Na verdade, conforme se diz no acórdão do Tribunal Constitucional nº 276/04, embora com referência ao art. 152º nº1 do Código da Estrada, na versão do Dec-lei 2/98 de 3 de janeiro, o que está em causa é uma mera presunção, sempre ilidível, de responsabilidade do efectivo proprietário ou possuidor [atualmente, do titular do documento de identificação do veículo], e este sentido é conforme à Constituição … não viola[ndo] o princípio da culpa, [pois] a existência de presunções, mesmo em direito penal, não é constitucionalmente inadmissível, desde que ilidíveis – no mesmo sentido o Ac STJ de 11.10.2005, relator João Bernardo, sumários do STJ (acedido em pgdlisboa.pt e Ac TRG de 3.10.2005 (relator Tomé Branco) e Ac RL de 28.09.2010, rel.
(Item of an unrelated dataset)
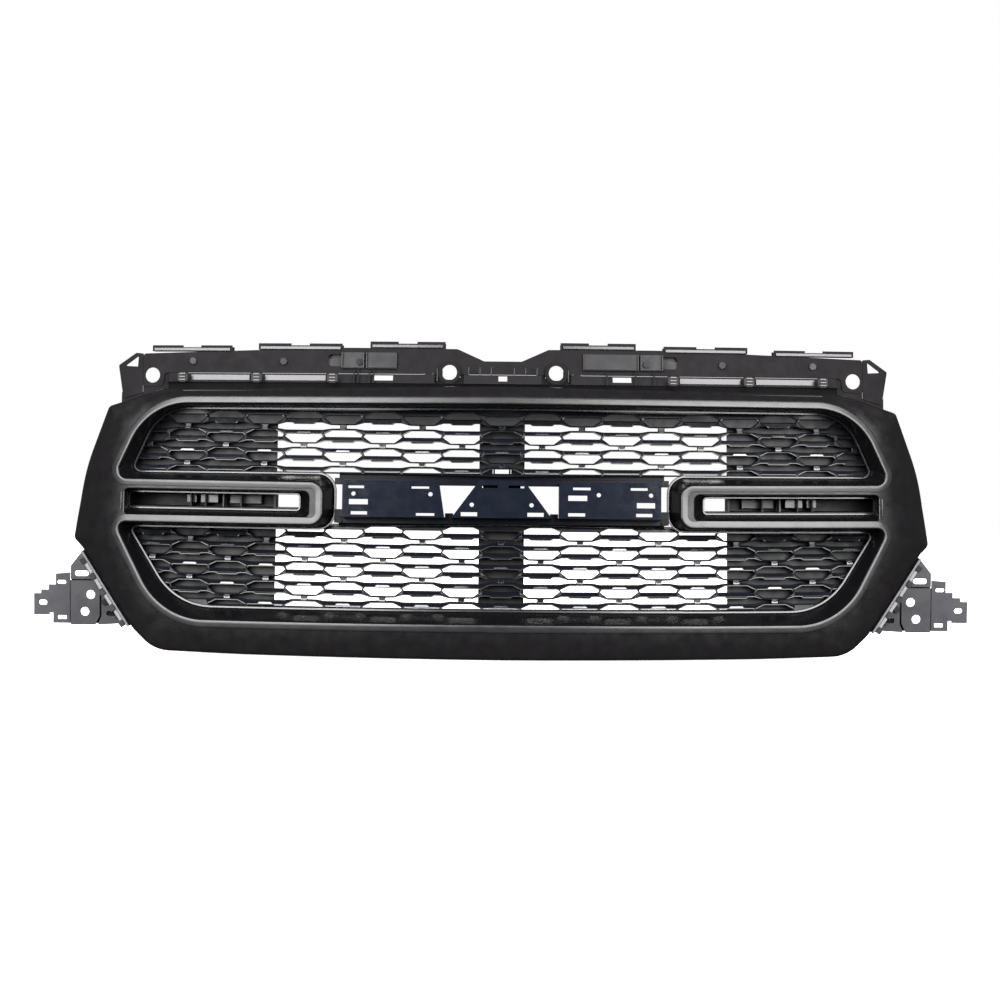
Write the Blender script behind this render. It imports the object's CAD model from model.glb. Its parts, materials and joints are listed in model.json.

Jorge Gonçalves, acessíveis em www.dgsi.pt.
Ora, por um lado, a presunção de responsabilidade do titular do documento de identificação do veículo pela contraordenação estabelecida no art. 135º nº3 do C. Estrada é ilidível pela forma prevista no art. 171º do C. Estrada.
Por outro lado, o procedimento vinculado de identificação do condutor ou a demonstração do caráter abusivo da utilização do veículo com vista à elisão da presunção e subsequente arquivamento do processo contraordenacional instaurado contra o titular do documento (cfr nºs 3 e 4 do art. 171º do C. Estrada), impõe ao titular do documento de identificação do veículo ónus que não pode reputar-se excessivo em casos como o presente, nomeadamente em face do princípio da culpa e do princípio da proporcionalidade em sentido amplo a que se reporta o art. 18º da CRP. Quer por se tratar de informação de que o titular do documento de identificação (que se presume ser o titular do veículo) disporá, no âmbito dos deveres que lhe são impostos pelos riscos inerentes à circulação do veículo, em confronto com a dificuldade em identificar o condutor do veículo sem a colaboração do seu titular, quer por estar em causa mera contraordenação rodoviária e não a prática de crime, a colaboração exigida ao titular do documento de identificação do veículo é adequada e proporcional pelo menos em casos como o dos autos, em que o titular do documento continua a ser titular do correspondente direito sobre o veículo, exigindo-se-lhe apenas que saiba quem circula com ele na via pública no momento em que é praticada infração ao Código da Estrada.
Assim sendo, carece de fundamento a invocada inconstitucionalidade material dos arts 135º nº3 b) e 171º nº2, do C. Estrada, por pretensa violação do princípio da culpa ou outro, nomeadamente o princípio da proporcionalidade em sentido amplo, pelo que improcede o presente recurso.

III. Dispositivo:

Em face do exposto, acordam os Juízes desta Secção Criminal do Tribunal da Relação de Évora em negar provimento ao recurso interposto pelo arguido, JMGR, mantendo integralmente o despacho recorrido.
Custas pelo recorrente, fixando-se a taxa de justiça em 4 UC. – Cfr arts.92º do RGCO, 513º do CPP, e art 8º nº5 do Regulamento das Custas Processuais (RCP) aprovado pelo citado Dec-lei 34/2008, conjugado com a tabela III a que se refere este último preceito.

Évora, 22 de setembro de 2015
(Processado e revisto pelo relator).